RECORDS PROVIDED.

== == ==

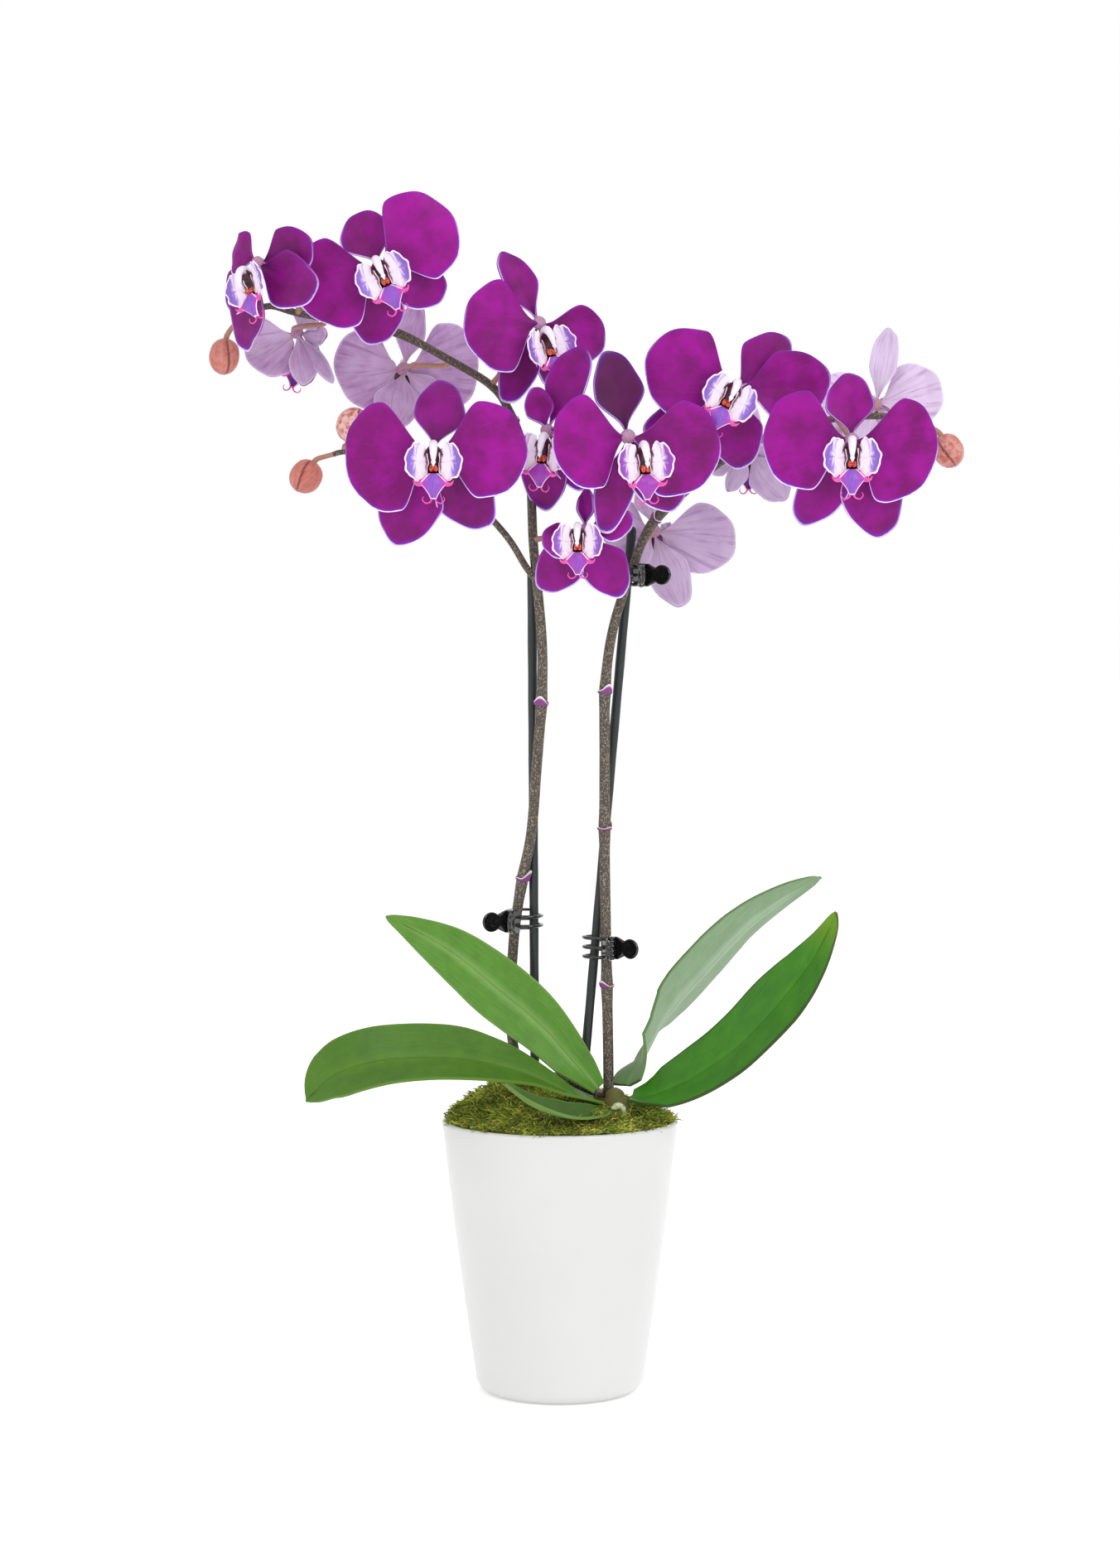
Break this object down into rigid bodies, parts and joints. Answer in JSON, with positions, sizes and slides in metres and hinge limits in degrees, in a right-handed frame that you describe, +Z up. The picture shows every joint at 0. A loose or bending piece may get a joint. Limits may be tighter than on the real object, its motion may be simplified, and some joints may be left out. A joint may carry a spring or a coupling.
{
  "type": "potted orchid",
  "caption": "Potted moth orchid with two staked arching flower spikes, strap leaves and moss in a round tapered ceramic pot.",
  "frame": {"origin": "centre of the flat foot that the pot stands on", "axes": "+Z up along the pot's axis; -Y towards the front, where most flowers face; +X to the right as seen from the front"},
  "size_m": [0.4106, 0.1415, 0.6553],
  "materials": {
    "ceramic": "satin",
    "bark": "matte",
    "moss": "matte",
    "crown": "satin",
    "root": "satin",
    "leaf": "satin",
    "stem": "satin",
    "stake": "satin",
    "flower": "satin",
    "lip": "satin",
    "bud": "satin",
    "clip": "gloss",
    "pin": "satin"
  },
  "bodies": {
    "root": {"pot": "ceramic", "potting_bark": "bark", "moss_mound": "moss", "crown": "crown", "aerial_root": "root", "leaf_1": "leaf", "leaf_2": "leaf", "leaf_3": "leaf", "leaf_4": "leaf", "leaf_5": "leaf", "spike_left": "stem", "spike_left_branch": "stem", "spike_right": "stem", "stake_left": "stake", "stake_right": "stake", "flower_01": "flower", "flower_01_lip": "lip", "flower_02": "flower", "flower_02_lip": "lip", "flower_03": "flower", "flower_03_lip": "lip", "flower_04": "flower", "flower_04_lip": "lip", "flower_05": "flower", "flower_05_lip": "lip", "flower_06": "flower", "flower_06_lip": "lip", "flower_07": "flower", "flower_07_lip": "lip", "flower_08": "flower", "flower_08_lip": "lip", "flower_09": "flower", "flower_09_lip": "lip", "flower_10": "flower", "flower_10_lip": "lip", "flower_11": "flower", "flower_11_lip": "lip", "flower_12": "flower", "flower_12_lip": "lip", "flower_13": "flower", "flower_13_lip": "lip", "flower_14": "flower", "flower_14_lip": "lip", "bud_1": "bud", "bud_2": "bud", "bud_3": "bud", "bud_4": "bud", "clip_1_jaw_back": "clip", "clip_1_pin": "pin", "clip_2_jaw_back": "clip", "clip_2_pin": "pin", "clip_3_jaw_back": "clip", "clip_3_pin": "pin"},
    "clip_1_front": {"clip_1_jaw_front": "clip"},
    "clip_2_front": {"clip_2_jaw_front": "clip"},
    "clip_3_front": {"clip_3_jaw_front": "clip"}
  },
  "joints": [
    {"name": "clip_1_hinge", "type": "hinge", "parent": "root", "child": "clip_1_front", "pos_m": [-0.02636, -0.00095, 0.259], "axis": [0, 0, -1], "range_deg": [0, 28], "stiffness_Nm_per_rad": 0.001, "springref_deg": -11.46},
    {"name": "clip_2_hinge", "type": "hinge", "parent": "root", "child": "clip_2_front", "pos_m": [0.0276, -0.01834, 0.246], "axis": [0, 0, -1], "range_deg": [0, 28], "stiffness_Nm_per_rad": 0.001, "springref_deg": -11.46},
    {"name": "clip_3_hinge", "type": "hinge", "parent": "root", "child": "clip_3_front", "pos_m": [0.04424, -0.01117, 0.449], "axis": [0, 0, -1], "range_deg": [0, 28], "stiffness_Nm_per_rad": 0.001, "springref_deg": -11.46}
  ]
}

== == ==

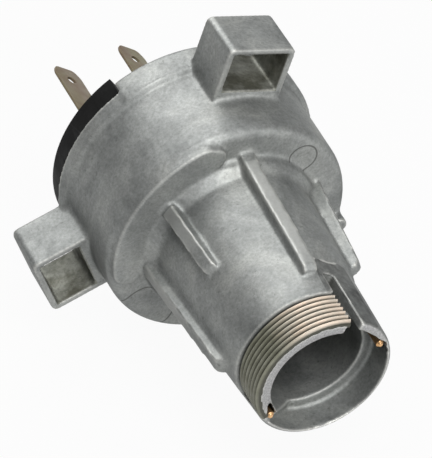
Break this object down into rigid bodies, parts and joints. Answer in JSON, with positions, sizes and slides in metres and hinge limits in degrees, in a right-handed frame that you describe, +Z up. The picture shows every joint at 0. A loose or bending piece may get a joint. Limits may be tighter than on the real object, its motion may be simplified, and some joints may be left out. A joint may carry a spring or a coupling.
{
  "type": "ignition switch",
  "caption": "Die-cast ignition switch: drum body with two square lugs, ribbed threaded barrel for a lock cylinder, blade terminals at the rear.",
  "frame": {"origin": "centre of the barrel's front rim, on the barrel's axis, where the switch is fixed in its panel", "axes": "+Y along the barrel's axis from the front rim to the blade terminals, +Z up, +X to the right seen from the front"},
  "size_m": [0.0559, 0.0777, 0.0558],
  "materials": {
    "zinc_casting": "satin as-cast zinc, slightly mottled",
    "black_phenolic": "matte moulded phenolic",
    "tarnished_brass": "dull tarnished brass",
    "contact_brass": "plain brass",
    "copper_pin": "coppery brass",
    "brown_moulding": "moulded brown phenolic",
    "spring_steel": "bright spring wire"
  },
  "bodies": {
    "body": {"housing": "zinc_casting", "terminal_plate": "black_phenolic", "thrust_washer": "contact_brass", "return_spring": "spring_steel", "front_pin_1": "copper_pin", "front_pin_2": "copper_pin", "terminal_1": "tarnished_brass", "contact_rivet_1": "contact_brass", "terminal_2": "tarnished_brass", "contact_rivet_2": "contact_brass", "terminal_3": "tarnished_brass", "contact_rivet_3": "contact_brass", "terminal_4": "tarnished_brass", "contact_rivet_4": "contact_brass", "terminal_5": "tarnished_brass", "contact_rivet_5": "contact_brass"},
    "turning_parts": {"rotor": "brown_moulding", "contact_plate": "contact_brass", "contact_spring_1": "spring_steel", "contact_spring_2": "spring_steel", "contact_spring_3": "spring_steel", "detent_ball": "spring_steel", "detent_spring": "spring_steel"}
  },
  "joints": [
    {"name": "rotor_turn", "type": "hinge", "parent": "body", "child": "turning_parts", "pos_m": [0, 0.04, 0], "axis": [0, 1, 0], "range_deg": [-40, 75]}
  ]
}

== == ==

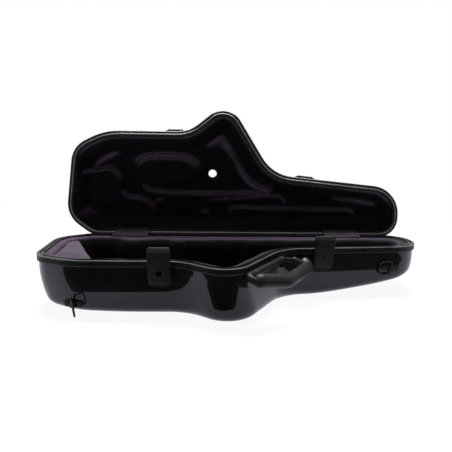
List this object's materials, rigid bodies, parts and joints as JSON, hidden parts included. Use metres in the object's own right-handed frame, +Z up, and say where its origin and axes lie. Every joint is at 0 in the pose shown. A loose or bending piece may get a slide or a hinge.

== == ==

GIVEN TASK. Check the data for the word "origin" and pull out the lines that have it.

WRITTEN ANSWER.
  "frame": {"origin": "centre of the flat foot that the pot stands on", "axes": "+Z up along the pot's axis; -Y towards the front, where most flowers face; +X to the right as seen from the front"},
  "frame": {"origin": "centre of the barrel's front rim, on the barrel's axis, where the switch is fixed in its panel", "axes": "+Y along the barrel's axis from the front rim to the blade terminals, +Z up, +X to the right seen from the front"},
List this object's materials, rigid bodies, parts and joints as JSON, hidden parts included. Use metres in the object's own right-handed frame, +Z up, and say where its origin and axes lie. Every joint is at 0 in the pose shown. A loose or bending piece may get a slide or a hinge.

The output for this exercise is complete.